Many authors believe they should 'give back' in some way to those who inspire their writing.  For some people, writing the book and conveying those lives to the rest of the world would be enough.  But Sue is not some people.  Sue is special.

Over the coming month, Sue will be embarking on a tour of SE Asia, visiting Thailand, Cambodia, Laos and Singapore.  She will be giving talks, sharing her expertise and experience and yes, selling books.  Lots of them hopefully.  Will this make her rich?  Unlikely, given that most of the income from sales will be going to the numerous charities she is involved with there.

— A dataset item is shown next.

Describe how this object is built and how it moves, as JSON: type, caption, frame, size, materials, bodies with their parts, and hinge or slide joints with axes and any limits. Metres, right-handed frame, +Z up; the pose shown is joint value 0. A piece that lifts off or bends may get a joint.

The main event will be a week-long series of workshops with teenagers at the Siem Reap shelter, Anjali House, aimed at enabling these children to access their experiences and emotions through language and equipping them with the literacy skills that should hopefully help them to find work.  She has roped in other authors (yes, of course I'm one of them.  Need you ask?) to give feedback on the children's writing via a wiki forum.  There are already 15 students involved in the programme.  Sue says she hopes that this unique scheme will 'enhance their self-esteem and ability to move out of extreme poverty into productive adult lives'.

Photo credit:  Anjali House

This is 'giving back' on a grand scale.  Sue has arranged the whole tour herself - you can get an idea of the logistics involved in this post.   And you can see a video of Sue explaining her motivation in her own words here.

She will keep us all updated on her progress.  If I'm this excited, I can only imagine how Sue must be feeling as she embarks on this amazing journey.  I send my love and deepest respect and look forward to following developments through cyberspace as she blogs her progress.